BEAT ON ROTTEN WOODS DISCO DI DEBUTTO 1.12.19

Un personale mix di blues, grunge, beatbox, industrial: i Beat on Rotten Woods sono una delle band più originali in città e dal primo dicembre si può ascoltare il loro omonimo disco di debutto, registrato da Alessandro Giorgiutti e masterizzato da Gabriel Ogrin allo Studio Jork. Nascono nel 2013 con Mace alla voce, loopsation, beatbox (che permette di produrre con la bocca i suoni di una batteria) e Rob alla chitarra, il primo già visto nel mondo hip hop (con Yane), oggi anche nei Glory Owl e il secondo in formazioni rock’n’roll come i Bastard Sons of Titty Twister. Suonano parecchio (anche al Miela in apertura di Bob Log III) e registrano da Jambo Gabri un ep di 5 tracce nel 2016. Finché la coppia si allarga e coinvolge altri talenti della scena rock triestina: Tilen (Dorothy, Gonzales, Tytus, Omza) al basso e cori e Nevio (Black Pope) alla chitarra, banjo e cori. Hanno realizzato due videoclip: «Shining People» diretto da Mario Orman e «Spaces» realizzato da Matteo Prodan di Sonicyut, arrivato in finale di Cortinametraggio 2018. Sono stati anche nel cartellone del Mittelfest, con uno spettacolo tra danza e concerto. «Siamo quattro amici – dicono – requisito fondamentale. Componiamo e suoniamo divertendoci e portando ognuno una parte di sé nelle canzoni. Ogni nostro pezzo è un golem di risate, birra e frammenti di stress quotidiano che assembliamo nel nostro umido laboratorio nei sotterranei della città».

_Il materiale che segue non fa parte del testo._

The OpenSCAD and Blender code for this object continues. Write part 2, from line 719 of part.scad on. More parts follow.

«All’inizio – proseguono – essere in due ci affascinava anche perché ci ispiravamo a White Stripes, Black Keys, Royal Blood. Ma certi limiti si facevano sentire. Avremmo potuto affidarci alla loopstation ma una voce diversa da quella del cantante principale, e soprattutto eseguita dal vivo, rende il nostro sound un gustoso ibrido tra meccanicità e carnalità». Si sono conquistati un seguito fedele a suon di live, la loro arma è «La spontaneità, l’urgenza espressiva. La gente percepisce che oltre a una preparazione minuziosa c’è un’energia che travolge».

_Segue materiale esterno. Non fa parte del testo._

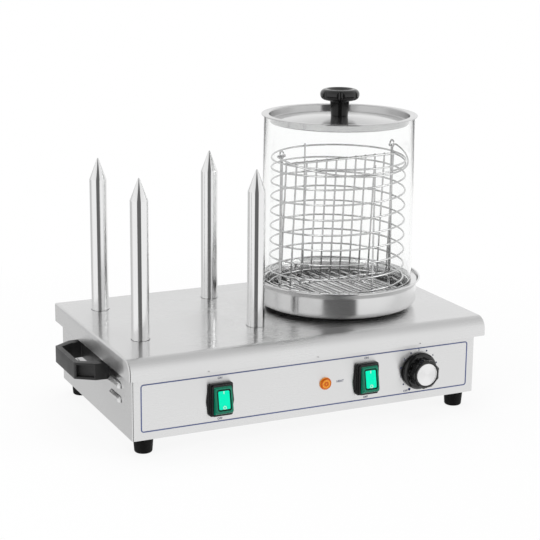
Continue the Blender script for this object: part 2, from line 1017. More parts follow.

«Trieste è una fucina di talenti – concludono -. I locali per suonare ci sono ma si nota un calo rispetto al passato e manca un club di dimensioni medio grandi per ospitare band internazionali. Abbiamo la fortuna di abitare in un luogo pieno di stimoli, l’arte abbonda in tutte le sue forme, da quella umana a quella naturale. Ma Trieste non è la meta. È lo stimolo, la partenza, è la casa fatta di arte, mare, maree, libri e alberi, bassorilievi o persone da osservare in silenzio su una panchina di Cavana».